Job:
Starting from the line that contains "Recreate this object", copy every line exactly until the line that contains "FIT_GAP = 0.3", which is also included.

The records:
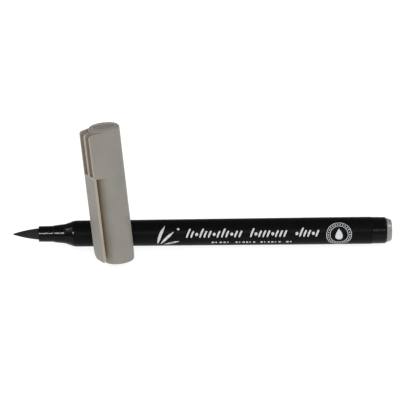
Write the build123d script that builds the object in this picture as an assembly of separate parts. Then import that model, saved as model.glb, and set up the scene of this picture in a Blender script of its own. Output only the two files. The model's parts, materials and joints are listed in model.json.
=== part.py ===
from build123d import *
import os
from math import acos, cos, hypot, radians, sin, sqrt

# A brush-tip colouring marker lying on a table along X, nib towards -X, with its
# cap off: the cap stands on its rim in front of the barrel and leans back on it.
# Millimetres. +Z is up and the table is z = 0. The origin is the centre of the
# whole part's box, on the table.
#
# Each pen piece is turned about the X axis, with x measured from the nib's tip.
# Each cap piece is drawn with z measured up from the cap's mouth along its own
# axis, and with the clip on its +X side.

# ---- driving dimensions: pen --------------------------------------------------
pen_length = 140.05
barrel_r = 5.025            # rear half, where the barrel is a plain cylinder
cap_seat_r = 4.85           # front of the barrel, where the cap slides on
barrel_bore_r = 4.2
fit_gap = 0.02              # radial gap of pieces that are pressed together
running_gap = 0.05
shank_gap = 0.2             # between the brush and its hidden root

nib_length = 9.6            # the part of the brush that shows
nib_r = 2.15                # its radius where it leaves the front section
nib_point_r = 0.12
nib_bulge = 0.26            # how far its side bows out from a straight cone
section_bore_r = 2.3

section_lip_r = 2.84        # the slim tube's mouth, with a small chamfer
section_lip_chamfer = (0.15, 0.08)
slim_tube_end = (14.9, 2.99)
cone_outline = [(15.2, 3.13), (16.0, 3.25), (19.0, 3.59), (19.7, 3.76)]
flare_outline = [(21.1, 4.24), (22.2, 4.69)]
section_rim_drop = 0.07     # the flare's rim, below the barrel's seat
section_spigot_end = 31.0
section_wide_bore_from = 22.0
section_wide_bore_r = 3.3
retainer_end = 28.0
air_channel_width = 0.8
air_channel_depth = 0.5

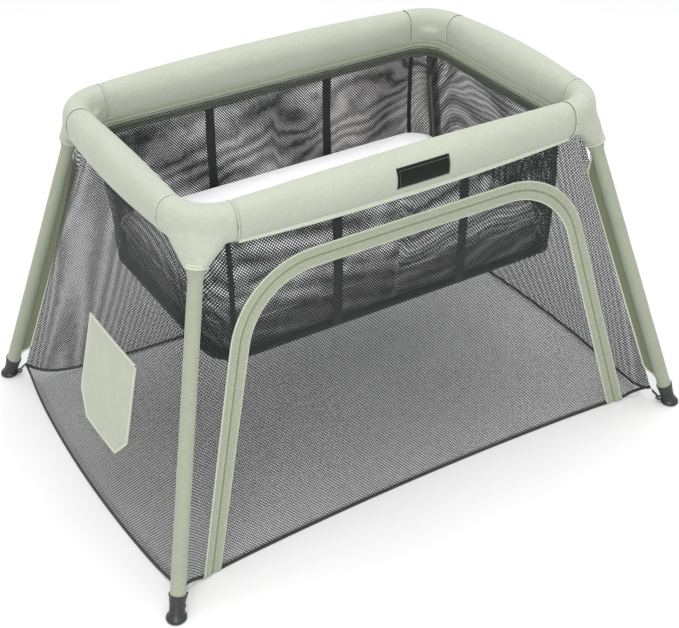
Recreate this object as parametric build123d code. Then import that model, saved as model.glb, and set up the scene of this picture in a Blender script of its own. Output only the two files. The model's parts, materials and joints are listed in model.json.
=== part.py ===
from build123d import *
import math
import os

# A travel play yard: a padded rim on four splayed legs, mesh walls with a zipped arch door in front, a
# hanging bassinet with a mattress, and a floor sheet. Millimetres, +Z up, origin on the floor at the centre,
# +X along the long side, -Y the door side. The yard folds like a book about hinges hidden in the middle of
# both long rails, so everything but the hinge links belongs to a left or a right half.

# Driving dimensions
FOOT_X, FOOT_Y = 550.0, 400.0          # foot centres on the floor, measured from the middle
LEG_TOP_X, LEG_TOP_Y = 385.5, 242.7    # where the leg axes reach the height below
LEG_TOP_Z = 621.0
RIM_X, RIM_Y = 402.0, 252.0            # where the long and end rails would cross at a square corner
RIM_BOW = 8.0                          # how far each rail bows outwards in its middle
RIM_CORNER_R = 75.0
TUBE_Z = 626.0                         # height of the rim tubes
TUBE_R, TUBE_BORE = 11.0, 9.5
PLUG_R, PLUG_LENGTH = 9.0, 22.0
PAD_WIDE, PAD_TALL, PAD_ROUND = 50.0, 76.0, 20.0
PAD_Z = 621.0                          # middle height of the rim padding
SEAM_GAP = 0.5
FIT_GAP = 0.3

# Rail hinge
PIN_X, PIN_Z, PIN_R = 24.0, 638.0, 3.0
RUNNING_CLEARANCE = 0.05
EAR_R, SLOT_HALF, SOCKET_HALF = 9.0, 6.0, 11.0
LINK_R, LINK_HALF = 8.5, 5.8
SOCKET_END, SLOT_ROOT, SOCKET_BOTTOM = 60.0, 33.0, 613.0
SLEEVE_END = 64.0
RELEASE_X, RELEASE_R, RELEASE_TRAVEL = 47.0, 6.0, 4.0

# Leg pivot, measured along the leg from the pivot pin
PIVOT_Z = 565.0
FORK_R, FORK_ROOT, FORK_TOP = 10.0, 14.0, 62.0
TONGUE_R, TONGUE_HALF, SHOULDER = 9.5, 5.85, 16.0
LEG_TUBE_START, LEG_SLEEVE_START = 22.0, 30.0
LEG_SLEEVE_R = 14.0
LEG_CROSSING = 0.08                    # how far a folded leg leans off the end rail's line, per unit length
FOOT_R, FOOT_TALL, FOOT_NECK = 18.0, 7.0, 36.0
SOCK_LOW, SOCK_HIGH = -12.0, 48.0

# Walls: a flat front and back, narrow strips out to the legs, and flat ends
WALL_TOP, WALL_FOOT = 580.0, 4.0
FRONT_TOP_Y, FRONT_FOOT_Y = 262.0, 338.0
END_TOP_X, END_FOOT_X = 412.0, 541.0
MESH_THICK, BAND_THICK = 2.0, 3.0

# Door arch, in the plane of the front wall
ARCH_HALF, ARCH_TOP, ARCH_LEAN, ARCH_ROUND = 474.0, 540.0, 0.262, 150.0
BAND_WIDE, ZIP_GAP = 17.0, 1.0

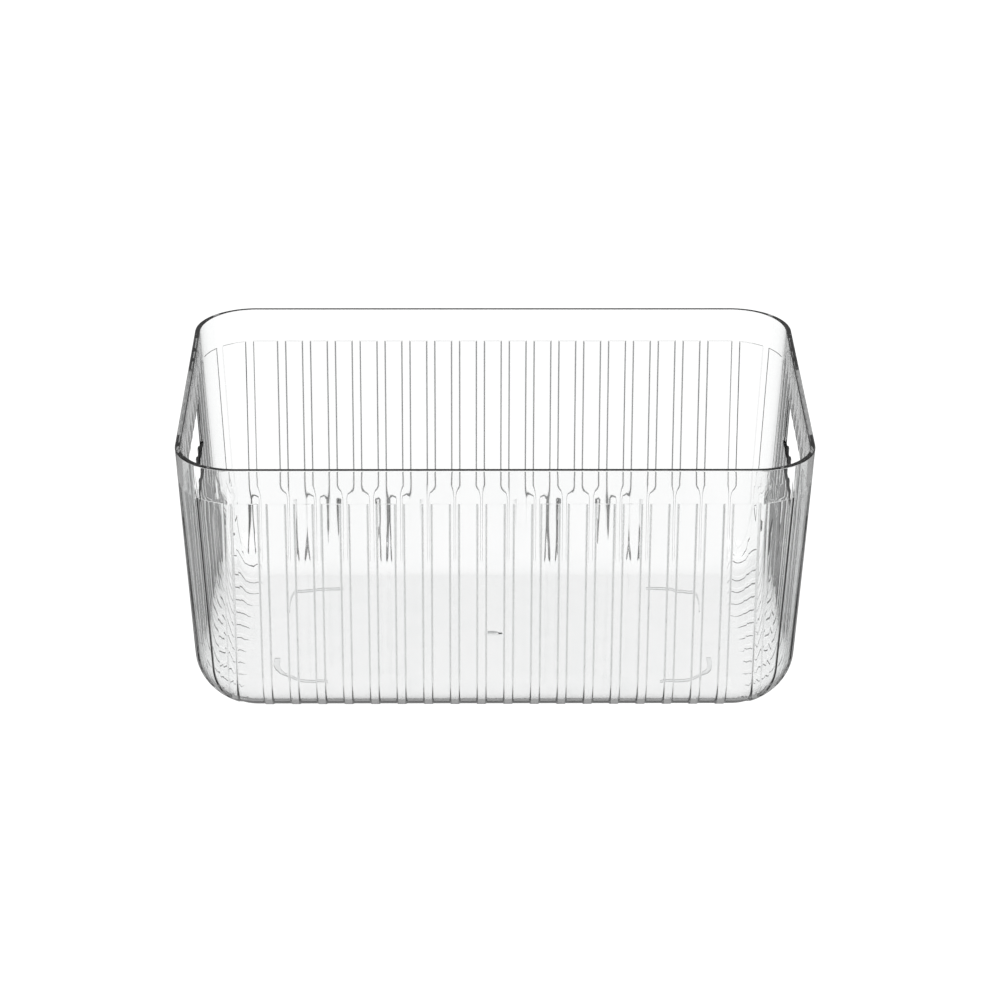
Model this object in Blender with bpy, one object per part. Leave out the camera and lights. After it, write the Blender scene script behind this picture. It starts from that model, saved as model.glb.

Solution to the problem:
Recreate this object as parametric build123d code. Then import that model, saved as model.glb, and set up the scene of this picture in a Blender script of its own. Output only the two files. The model's parts, materials and joints are listed in model.json.
=== part.py ===
from build123d import *
import math
import os

# A travel play yard: a padded rim on four splayed legs, mesh walls with a zipped arch door in front, a
# hanging bassinet with a mattress, and a floor sheet. Millimetres, +Z up, origin on the floor at the centre,
# +X along the long side, -Y the door side. The yard folds like a book about hinges hidden in the middle of
# both long rails, so everything but the hinge links belongs to a left or a right half.

# Driving dimensions
FOOT_X, FOOT_Y = 550.0, 400.0          # foot centres on the floor, measured from the middle
LEG_TOP_X, LEG_TOP_Y = 385.5, 242.7    # where the leg axes reach the height below
LEG_TOP_Z = 621.0
RIM_X, RIM_Y = 402.0, 252.0            # where the long and end rails would cross at a square corner
RIM_BOW = 8.0                          # how far each rail bows outwards in its middle
RIM_CORNER_R = 75.0
TUBE_Z = 626.0                         # height of the rim tubes
TUBE_R, TUBE_BORE = 11.0, 9.5
PLUG_R, PLUG_LENGTH = 9.0, 22.0
PAD_WIDE, PAD_TALL, PAD_ROUND = 50.0, 76.0, 20.0
PAD_Z = 621.0                          # middle height of the rim padding
SEAM_GAP = 0.5
FIT_GAP = 0.3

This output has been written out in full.